Headwinds to management’s initial plan, not enough to prevent estimates going up

  • Management said there were 8 cents of headwinds that were not originally anticipated in the 2018 plan. Yet, management still raised sales and EPS guidance to the high end of the range.  The additional headwinds are from Nicaragua, the licensed sock business being weaker than plan, higher transitional manufacturing costs adjusting factory production, higher raw material pressure, underwear was down slightly, and American Apparel ramping slower than initial plans. It sounds like a litany of higher costs, but that is the strength of Gildan’s business model that it can adjust to various pressures and manage them through its vertically integrated supply chain.


2H visibility improves

  • The combination of the RN6 ramp-up and the new private label program adds visibility to 2H revenue growth of HSD%. The screenprint market continues to be short inventory with product shortages cited by distributors.

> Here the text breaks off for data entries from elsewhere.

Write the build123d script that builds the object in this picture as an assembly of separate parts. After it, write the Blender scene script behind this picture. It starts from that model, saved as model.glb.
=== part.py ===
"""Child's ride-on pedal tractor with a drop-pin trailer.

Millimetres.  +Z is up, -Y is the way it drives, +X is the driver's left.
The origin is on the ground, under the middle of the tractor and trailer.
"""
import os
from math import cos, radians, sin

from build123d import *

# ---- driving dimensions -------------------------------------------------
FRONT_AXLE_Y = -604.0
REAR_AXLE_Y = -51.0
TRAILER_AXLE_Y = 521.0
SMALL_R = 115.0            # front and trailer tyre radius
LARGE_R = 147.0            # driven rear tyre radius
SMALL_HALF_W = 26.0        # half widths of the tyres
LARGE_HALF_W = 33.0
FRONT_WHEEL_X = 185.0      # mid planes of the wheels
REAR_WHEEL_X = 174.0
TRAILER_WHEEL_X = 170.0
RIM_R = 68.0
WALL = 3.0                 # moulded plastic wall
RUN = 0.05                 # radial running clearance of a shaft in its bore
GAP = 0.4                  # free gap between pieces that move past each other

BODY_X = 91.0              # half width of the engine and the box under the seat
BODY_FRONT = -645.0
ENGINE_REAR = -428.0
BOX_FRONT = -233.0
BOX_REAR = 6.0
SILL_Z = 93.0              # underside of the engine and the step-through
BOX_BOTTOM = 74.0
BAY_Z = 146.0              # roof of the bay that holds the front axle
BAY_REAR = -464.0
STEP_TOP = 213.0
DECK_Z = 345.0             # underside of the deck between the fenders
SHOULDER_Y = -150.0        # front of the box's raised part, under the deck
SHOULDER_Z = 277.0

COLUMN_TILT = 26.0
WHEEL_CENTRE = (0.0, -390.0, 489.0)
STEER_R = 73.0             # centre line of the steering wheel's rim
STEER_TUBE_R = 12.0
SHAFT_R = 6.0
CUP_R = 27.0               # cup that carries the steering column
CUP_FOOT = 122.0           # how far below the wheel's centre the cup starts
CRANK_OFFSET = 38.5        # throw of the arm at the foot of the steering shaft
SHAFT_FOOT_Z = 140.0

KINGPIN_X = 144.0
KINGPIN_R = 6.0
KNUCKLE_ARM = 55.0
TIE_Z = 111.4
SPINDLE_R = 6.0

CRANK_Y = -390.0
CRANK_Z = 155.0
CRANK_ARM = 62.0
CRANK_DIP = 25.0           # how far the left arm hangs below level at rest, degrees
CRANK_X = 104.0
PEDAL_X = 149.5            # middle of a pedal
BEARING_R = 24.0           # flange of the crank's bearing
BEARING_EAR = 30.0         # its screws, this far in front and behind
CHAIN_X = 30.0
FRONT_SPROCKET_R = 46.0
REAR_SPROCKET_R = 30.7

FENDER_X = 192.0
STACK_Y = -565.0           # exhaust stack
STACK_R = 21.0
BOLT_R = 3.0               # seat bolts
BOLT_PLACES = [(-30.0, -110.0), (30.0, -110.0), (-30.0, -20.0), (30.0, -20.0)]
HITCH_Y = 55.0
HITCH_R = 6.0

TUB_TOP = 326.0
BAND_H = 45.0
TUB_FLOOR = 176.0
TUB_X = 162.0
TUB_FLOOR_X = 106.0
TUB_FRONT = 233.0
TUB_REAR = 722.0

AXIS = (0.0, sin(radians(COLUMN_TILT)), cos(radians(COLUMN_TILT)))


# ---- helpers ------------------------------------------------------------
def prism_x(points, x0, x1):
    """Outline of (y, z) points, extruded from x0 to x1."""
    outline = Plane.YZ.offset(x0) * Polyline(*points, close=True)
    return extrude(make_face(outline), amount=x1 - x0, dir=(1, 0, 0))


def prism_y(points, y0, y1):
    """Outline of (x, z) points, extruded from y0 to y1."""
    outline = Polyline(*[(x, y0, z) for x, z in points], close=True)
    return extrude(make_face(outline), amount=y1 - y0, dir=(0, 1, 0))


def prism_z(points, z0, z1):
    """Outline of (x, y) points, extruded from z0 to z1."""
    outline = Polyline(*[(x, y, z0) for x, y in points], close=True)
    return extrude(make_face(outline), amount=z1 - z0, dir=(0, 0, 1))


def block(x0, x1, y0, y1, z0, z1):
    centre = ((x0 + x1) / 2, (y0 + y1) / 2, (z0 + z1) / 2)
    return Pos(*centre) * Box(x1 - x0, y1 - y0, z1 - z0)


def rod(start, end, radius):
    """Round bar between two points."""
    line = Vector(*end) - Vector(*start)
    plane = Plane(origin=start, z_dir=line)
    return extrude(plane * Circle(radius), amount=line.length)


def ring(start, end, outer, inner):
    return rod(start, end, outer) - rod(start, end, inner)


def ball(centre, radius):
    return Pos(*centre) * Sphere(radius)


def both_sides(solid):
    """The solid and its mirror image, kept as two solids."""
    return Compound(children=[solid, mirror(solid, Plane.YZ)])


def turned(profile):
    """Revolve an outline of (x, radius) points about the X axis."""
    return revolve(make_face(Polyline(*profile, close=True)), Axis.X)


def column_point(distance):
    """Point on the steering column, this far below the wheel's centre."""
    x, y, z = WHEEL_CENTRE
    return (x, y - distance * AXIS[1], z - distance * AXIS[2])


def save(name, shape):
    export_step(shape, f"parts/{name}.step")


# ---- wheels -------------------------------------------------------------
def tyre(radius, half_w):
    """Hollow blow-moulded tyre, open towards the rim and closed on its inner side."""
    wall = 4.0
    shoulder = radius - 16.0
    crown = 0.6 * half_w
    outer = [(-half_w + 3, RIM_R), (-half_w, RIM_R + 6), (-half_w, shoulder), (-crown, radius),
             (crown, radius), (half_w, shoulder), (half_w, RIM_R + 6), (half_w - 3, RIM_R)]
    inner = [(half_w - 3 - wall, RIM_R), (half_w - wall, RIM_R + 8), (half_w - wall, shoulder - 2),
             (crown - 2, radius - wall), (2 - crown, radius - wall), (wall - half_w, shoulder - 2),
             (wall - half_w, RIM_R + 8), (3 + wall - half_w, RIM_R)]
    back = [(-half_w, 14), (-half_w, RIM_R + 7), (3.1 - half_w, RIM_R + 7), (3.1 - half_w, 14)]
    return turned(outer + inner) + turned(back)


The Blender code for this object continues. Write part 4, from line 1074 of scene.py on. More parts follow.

Gildan is simply chasing demand and now it has the factory capacity. I’m modeling gross margins in the 2H to inflect positively from higher pricing and improved factory utilization. I’m modeling SG&A leverage to accelerate as the divisional consolidation savings begin to appear. How many companies can target the revenue Gildan is over the next two years and even be in the ballpark of flattish SG&A growth in this environment?